Tuesday, January 31, 2006

The Real "Emily Rose" and Vodun Bunk

The Fatal Exorcism of Anneliese Michel

The Exorcism of Emily Rose is the fictionalized story of a German college student named Anneliese Michel. In the autumn of 1973, she was exhibiting strange behaviour at the University of Wurzberg (she was, like "Emily Rose", 19); lashing out, refusing to eat, throwing tantrums. She was epileptic, but Anneliese's parents consulted a priest instead of a doctor, and the priest recommended exorcism. The bishop reluctantly approved this decision, and two priests were assigned to perform the rite of exorcism on Annaliese - making this (as the trailer for Emily Rose blares) an official Catholic exorcism. The priest who first recommended exorcism, Adolf Rodewyk, was not part of the process, and the advice he gave in his 1963 book Possessed by Satan went unheeded: Clerics should look for medical explanations for "possession" before assuming the worst. Rodewyk's POV is commonly held by today's clerics, but proponents of possession and Hollywood producers insist on turning stories like Anneliese's into simplistic science-vs.-faith fairytales in which cold, ruthless rationalists undermine the beliefs of Everyman at the expense of both.

The exorcism of Anneliese didn't begin until official permission was granted, and went on for several months. It was 1976 and Anneliese was 23 before the process ended - with her death. She had refused to take (or had been denied) water and nourishment for so long that she wasted away to 70 pounds, and died without having seen a doctor.

The priests and her parents were charged with negligent homicide. The priests were found guilty in 1978, but were sentenced only to six month suspended prison sentences for allowing someone in their care to starve to death. To its credit, the German Bishops' Conference ruled that an exorcism could henceforth be performed only if a physician was present.

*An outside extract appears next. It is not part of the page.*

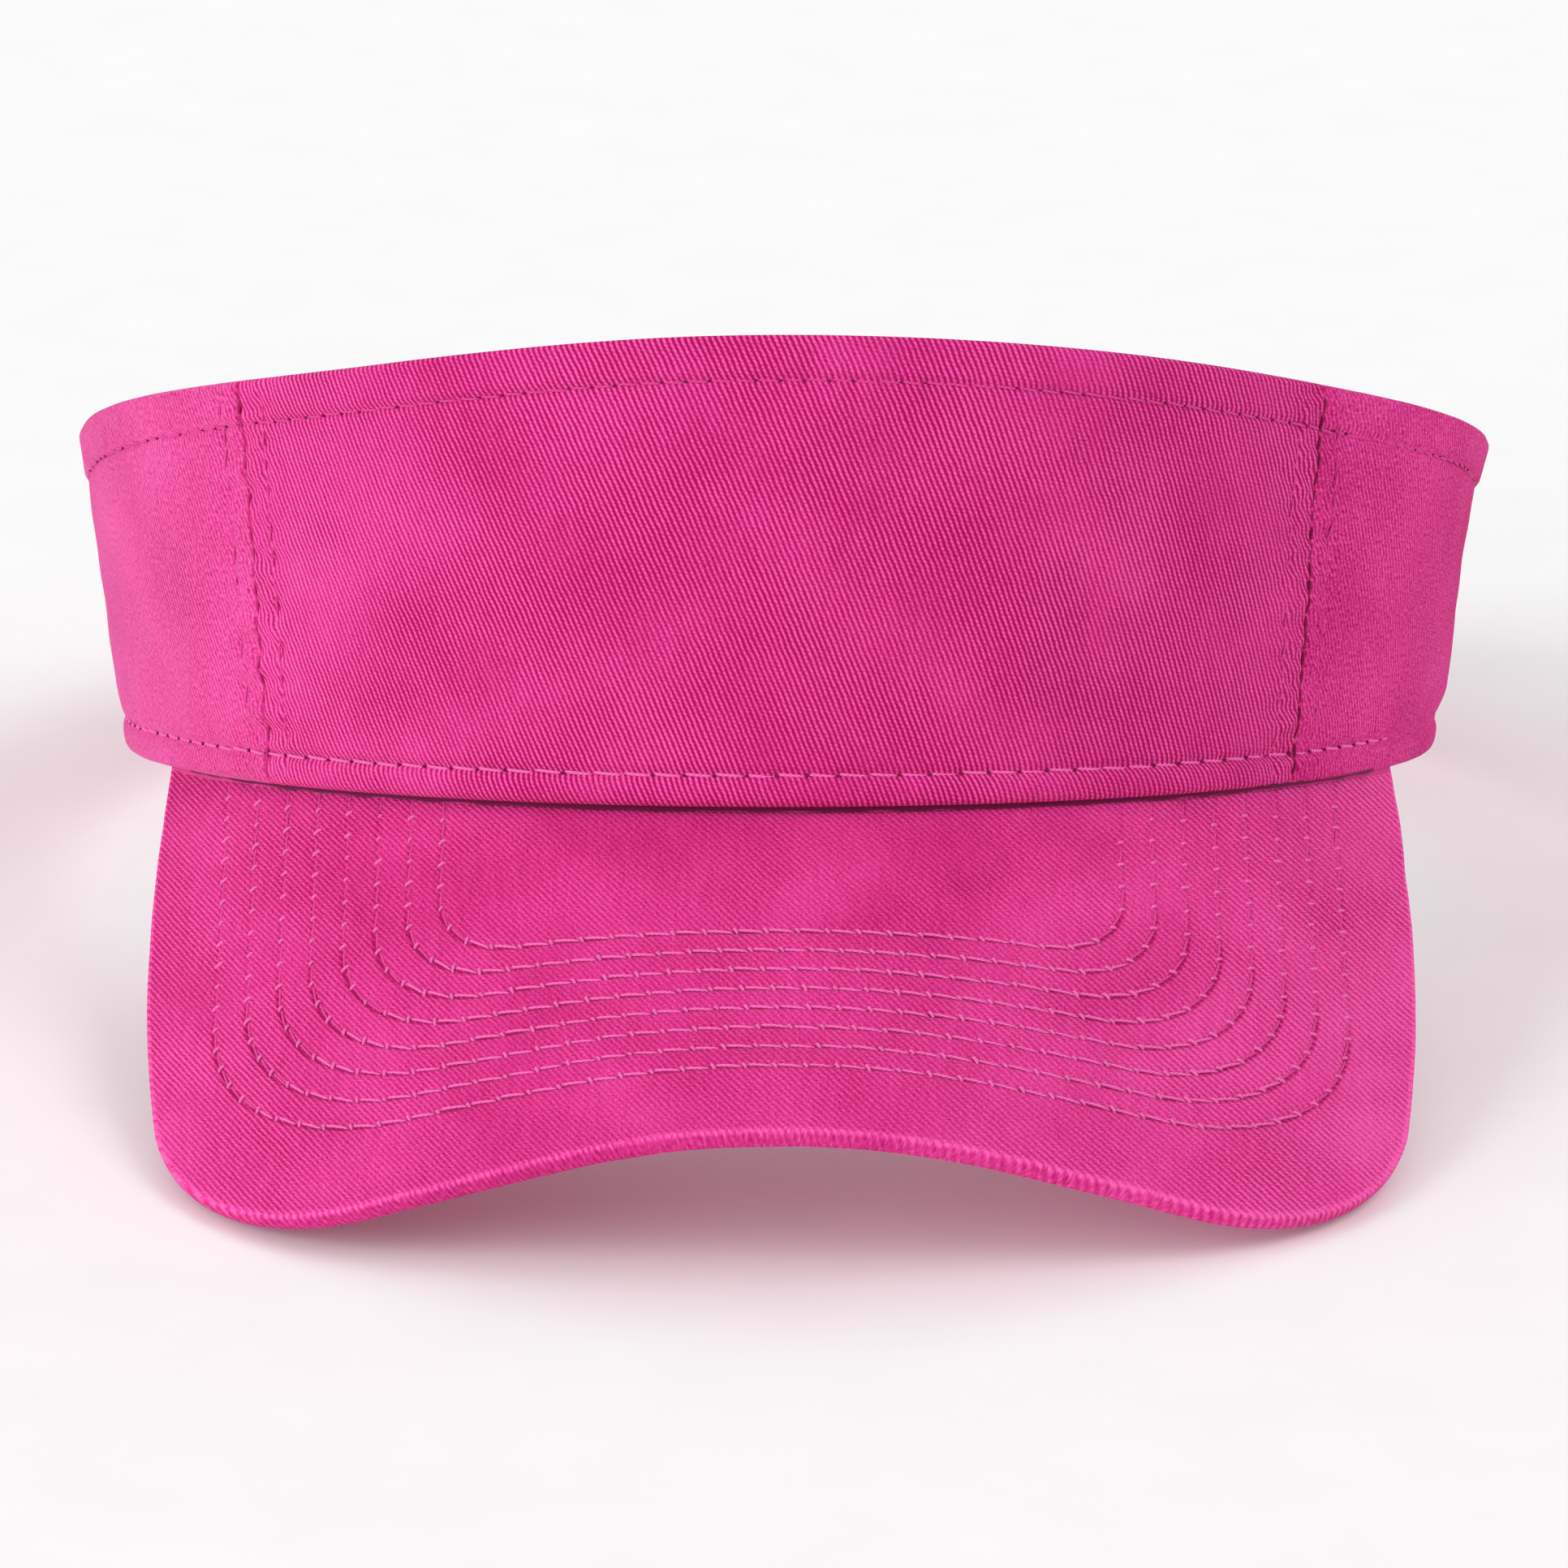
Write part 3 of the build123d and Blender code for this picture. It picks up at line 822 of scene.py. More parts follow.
def row_path(row):
    """Points and headings along a U of stitches, from one side to the other."""
    half, reach, radius, bow, centre_v = row_shape(row)
    corner_x = half - radius
    heading = math.atan2(centre_v - (reach - bow), corner_x)
    start_v = -(BAND_RADIUS - math.sqrt(ROOT_RADIUS**2 - half**2)) * math.cos(PITCH)
    side_length = centre_v - start_v
    corner_length = radius * heading
    front_length = bow * (math.pi / 2 - heading)
    total = side_length + corner_length + front_length
    place = np.arange(0, total, 0.1)
    x = np.full(place.shape, half)
    v = start_v + place
    corner = (place > side_length) & (place <= side_length + corner_length)
    turn = (place - side_length) / radius
    x = np.where(corner, corner_x + radius * np.cos(turn), x)
    v = np.where(corner, centre_v + radius * np.sin(turn), v)
    front = place > side_length + corner_length
    turn = heading + (place - side_length - corner_length) / bow
    x = np.where(front, bow * np.cos(turn), x)
    v = np.where(front, reach - bow + bow * np.sin(turn), v)
    path = np.stack([x, v], axis=-1)
    other = path[:-1][::-1] * (-1, 1)
    return np.concatenate([path, other])[::-1]


def beside(x, v):
    """1 where the nearest row of stitches runs along the brim's side, 0 across its front."""
    bends = [row_shape(row)[4] for row in range(BRIM_ROWS)]
    bend = np.interp(row_number(x, v), range(BRIM_ROWS), bends)
    return smooth_step(bend - v, -6.0, 4.0)


def quilting(x, v):
    """The top cover's relief: sunk at the rows of stitches, a little full between them."""
    out = 0.10 * noise(x, v, 26, 21) + 0.035 * noise(x, v, 7, 22)
    side = beside(x, v)
    for row in range(BRIM_ROWS):
        distance = row_distance(x, v, row)
        out = out - (0.24 - 0.17 * side) * bump(distance - 0.12, 0.42)
        out = out + 0.07 * noise(x + 3 * row, v, 4.4, 23 + row) * bump(distance, 1.6)
    # under the band's roll the cloth turns down to its seam
    from_band = np.hypot(x, BAND_RADIUS + v * math.cos(PITCH)) - ROOT_RADIUS
    return out - 0.45 * bump(np.maximum(from_band, 0), 1.3)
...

The symptoms of epilepsy are nearly identical to the "symptoms" of supposed demonic possession.

Audiotapes were made of Anneliese's exorcism. In addition to the usual sounds of possession (growling, clicking, hissing), she spoke in the voices of the various spirits who inhabited her body: Hitler, Judas Iscariot, a murderous Jewish doctor, etc. The tapes are revealing. The accent used for Hitler differed dramatically from his real one, and none of the spirits revealed any knowledge that couldn't be gleaned from textbooks and the Bible. ("Cries of a Woman Possessed: German Court Hears Tapes in Exorcism Death Trial" by Michael Getler, Washington Post, April 21/78, available online here).

Other Sources:

How about Demons?: Possession and Exorcism in the Modern World by Felicitas D. Goodman (Indiana University Press, 1988)

The official The Exorcism of Emily Rose website (www.whathappenedtoemily.com)


The Skeleton Key and Vodun Bunk

Director Iaian Softley's film starring Kate Hudson, The Skeleton Key, is the latest in a looong tradition of films that capitalize on the evil uses of Vodun ("voodoo") magic. I Walked With a Zombie and Wes Craven's The Serpent and the Rainbow (based on a nonfiction book of the same name) are two notable others. In each of these films, the basic premise is Science & Reason vs. Magic & Belief. A skeptic wanders into a hotbed of Vodun activity thinking that magical spells and curses can't possibly harm anyone, and ends up menaced by sinister Vodun practitioners and/or a legion of diabolic supernatural forces. In the end, he/she is forced to admit that Vodun magic is real. The Skeleton Key isn't any different; in the trailer, Kate Hudson's character chants to herself, "It isn't real, it isn't real...", then changes her tune to, "It's all real."

Vodun magic is effective - when it involves the powerful drugs and altered states of consciousness employed by its priests. I don't believe that its practitioners are actually possessed by the loa. And I don't believe that most Voudon magic is practiced with malicious intent, as these movies would have us believe. As with other forms of magic, it's usually practiced with the aim of bringing luck and fortune to practitioners - not death and misery to their enemies. To imply that Lousiana Vodun magicians or Haitian priests are more evil, more duplicitous than the rest of civilization is patently racist, superstitious, and ignorant.